┌──

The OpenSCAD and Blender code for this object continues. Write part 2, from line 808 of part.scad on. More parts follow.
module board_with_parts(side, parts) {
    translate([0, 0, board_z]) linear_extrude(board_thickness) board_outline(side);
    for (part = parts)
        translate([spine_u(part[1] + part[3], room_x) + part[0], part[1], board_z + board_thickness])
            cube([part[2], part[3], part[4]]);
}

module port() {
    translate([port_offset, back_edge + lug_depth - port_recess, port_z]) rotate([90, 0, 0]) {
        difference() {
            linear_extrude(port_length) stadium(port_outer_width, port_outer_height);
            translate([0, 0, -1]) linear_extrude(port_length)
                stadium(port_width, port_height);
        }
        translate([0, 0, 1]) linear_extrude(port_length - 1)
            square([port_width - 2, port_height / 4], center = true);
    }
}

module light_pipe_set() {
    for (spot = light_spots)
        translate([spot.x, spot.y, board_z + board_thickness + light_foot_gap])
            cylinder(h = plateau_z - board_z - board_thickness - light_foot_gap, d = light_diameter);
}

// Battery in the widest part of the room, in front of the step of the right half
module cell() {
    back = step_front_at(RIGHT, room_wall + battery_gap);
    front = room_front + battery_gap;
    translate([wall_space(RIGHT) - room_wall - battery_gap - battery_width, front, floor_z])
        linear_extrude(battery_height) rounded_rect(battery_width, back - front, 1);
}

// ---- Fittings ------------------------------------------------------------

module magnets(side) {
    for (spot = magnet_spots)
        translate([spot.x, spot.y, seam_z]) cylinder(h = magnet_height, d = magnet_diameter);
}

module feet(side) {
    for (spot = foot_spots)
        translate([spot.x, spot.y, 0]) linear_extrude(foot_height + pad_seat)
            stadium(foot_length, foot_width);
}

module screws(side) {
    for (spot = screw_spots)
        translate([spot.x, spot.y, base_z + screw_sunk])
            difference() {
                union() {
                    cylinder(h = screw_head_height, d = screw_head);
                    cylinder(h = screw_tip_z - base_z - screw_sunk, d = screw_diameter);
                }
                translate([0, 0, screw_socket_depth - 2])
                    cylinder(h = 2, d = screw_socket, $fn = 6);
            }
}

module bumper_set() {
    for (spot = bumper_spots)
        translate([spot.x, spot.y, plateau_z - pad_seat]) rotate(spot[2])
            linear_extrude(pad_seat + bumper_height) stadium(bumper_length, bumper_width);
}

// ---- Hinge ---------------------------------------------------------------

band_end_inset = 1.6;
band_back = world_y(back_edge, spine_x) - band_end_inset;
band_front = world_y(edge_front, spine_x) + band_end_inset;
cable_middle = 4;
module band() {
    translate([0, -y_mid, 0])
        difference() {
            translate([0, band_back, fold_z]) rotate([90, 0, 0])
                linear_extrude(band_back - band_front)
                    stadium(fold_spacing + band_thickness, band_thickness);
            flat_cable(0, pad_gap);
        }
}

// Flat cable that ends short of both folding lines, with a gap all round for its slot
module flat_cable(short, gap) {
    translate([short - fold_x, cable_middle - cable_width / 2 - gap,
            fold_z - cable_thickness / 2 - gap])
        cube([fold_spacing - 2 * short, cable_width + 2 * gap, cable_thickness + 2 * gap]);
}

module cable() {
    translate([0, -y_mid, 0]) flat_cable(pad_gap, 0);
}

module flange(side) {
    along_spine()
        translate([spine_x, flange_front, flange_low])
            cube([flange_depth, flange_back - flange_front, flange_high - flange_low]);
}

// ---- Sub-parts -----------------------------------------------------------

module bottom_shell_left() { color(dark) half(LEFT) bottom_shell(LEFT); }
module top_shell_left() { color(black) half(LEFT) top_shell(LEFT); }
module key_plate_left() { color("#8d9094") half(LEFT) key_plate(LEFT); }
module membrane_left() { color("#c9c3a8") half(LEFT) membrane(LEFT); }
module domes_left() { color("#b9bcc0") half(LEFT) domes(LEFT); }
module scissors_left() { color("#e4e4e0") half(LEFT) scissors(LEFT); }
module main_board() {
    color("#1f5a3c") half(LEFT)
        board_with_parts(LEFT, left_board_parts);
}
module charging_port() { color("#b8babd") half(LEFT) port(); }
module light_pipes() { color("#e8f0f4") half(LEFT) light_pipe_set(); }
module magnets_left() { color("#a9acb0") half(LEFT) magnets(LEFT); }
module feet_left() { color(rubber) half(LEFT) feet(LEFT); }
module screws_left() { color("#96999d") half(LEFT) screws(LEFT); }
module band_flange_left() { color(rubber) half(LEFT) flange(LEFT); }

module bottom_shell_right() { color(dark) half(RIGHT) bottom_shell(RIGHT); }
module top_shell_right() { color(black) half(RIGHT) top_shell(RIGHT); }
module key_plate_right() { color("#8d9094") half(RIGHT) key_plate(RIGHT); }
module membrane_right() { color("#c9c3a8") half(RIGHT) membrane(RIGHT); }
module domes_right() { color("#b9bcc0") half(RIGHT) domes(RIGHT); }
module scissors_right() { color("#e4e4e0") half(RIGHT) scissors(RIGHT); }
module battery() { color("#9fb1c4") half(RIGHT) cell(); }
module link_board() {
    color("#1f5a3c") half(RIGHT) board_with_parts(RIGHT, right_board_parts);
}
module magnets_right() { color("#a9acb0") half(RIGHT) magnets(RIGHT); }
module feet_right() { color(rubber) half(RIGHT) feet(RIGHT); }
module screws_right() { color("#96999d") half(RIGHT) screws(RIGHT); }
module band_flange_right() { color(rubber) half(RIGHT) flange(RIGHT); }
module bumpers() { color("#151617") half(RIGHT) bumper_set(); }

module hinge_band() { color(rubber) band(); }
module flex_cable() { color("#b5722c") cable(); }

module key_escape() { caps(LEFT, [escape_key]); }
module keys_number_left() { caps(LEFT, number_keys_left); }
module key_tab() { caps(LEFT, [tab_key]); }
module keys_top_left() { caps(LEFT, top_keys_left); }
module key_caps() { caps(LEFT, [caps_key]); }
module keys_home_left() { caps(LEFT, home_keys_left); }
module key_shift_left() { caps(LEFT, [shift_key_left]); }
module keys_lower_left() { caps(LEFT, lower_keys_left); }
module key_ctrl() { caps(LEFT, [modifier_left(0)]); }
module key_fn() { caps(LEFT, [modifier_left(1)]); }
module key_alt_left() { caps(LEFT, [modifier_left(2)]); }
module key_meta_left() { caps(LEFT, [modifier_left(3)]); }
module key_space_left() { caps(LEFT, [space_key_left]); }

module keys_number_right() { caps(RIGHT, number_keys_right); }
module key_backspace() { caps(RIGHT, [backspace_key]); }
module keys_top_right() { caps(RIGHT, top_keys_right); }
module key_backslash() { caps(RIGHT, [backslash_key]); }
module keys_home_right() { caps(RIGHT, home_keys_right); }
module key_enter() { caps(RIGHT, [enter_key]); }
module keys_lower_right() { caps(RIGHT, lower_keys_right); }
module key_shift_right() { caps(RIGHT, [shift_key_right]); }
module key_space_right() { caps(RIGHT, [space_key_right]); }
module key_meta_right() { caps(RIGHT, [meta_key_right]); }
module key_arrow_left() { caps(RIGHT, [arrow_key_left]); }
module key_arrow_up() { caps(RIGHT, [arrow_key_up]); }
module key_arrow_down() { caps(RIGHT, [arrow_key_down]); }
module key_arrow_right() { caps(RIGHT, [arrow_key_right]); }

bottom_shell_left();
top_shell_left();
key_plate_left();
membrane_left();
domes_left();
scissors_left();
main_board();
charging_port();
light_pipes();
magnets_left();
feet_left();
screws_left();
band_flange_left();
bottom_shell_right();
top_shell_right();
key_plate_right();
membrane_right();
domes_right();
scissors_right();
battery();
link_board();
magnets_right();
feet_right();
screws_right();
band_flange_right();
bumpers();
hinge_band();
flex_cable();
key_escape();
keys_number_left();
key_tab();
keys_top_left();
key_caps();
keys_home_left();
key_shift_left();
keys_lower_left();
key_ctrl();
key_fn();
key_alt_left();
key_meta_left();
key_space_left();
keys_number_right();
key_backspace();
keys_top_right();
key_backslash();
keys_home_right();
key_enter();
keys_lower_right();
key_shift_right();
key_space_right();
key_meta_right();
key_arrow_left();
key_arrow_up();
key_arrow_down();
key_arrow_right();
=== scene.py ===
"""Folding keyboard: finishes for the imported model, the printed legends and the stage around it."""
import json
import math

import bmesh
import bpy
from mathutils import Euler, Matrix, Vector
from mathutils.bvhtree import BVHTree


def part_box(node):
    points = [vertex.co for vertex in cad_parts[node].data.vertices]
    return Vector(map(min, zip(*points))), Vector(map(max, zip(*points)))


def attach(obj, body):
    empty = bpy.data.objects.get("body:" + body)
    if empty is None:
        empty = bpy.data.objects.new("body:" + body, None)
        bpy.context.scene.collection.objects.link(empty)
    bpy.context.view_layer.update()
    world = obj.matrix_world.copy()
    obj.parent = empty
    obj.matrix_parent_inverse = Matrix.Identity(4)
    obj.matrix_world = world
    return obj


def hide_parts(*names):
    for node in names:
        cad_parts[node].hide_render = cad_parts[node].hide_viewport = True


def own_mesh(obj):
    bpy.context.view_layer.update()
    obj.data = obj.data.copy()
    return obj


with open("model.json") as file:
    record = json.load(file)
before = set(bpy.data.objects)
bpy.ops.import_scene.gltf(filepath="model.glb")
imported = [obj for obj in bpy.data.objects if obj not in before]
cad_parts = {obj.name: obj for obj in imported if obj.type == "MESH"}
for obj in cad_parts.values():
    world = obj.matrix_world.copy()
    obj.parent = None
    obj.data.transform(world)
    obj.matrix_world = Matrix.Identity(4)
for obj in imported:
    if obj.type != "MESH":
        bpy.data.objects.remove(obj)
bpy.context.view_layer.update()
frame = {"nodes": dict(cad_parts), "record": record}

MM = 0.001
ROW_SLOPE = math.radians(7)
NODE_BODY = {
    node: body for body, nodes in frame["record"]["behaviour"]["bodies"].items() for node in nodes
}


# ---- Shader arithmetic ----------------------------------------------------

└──

THE REQUEST —
In the data above, find the line that contains "keys_number_left();" and the line that contains "points = [vertex.co". Repeat exactly those lines and every line between them, and only those.

RESPONSE TO THE TASK —
keys_number_left();
key_tab();
keys_top_left();
key_caps();
keys_home_left();
key_shift_left();
keys_lower_left();
key_ctrl();
key_fn();
key_alt_left();
key_meta_left();
key_space_left();
keys_number_right();
key_backspace();
keys_top_right();
key_backslash();
keys_home_right();
key_enter();
keys_lower_right();
key_shift_right();
key_space_right();
key_meta_right();
key_arrow_left();
key_arrow_up();
key_arrow_down();
key_arrow_right();
=== scene.py ===
"""Folding keyboard: finishes for the imported model, the printed legends and the stage around it."""
import json
import math

import bmesh
import bpy
from mathutils import Euler, Matrix, Vector
from mathutils.bvhtree import BVHTree


def part_box(node):
    points = [vertex.co for vertex in cad_parts[node].data.vertices]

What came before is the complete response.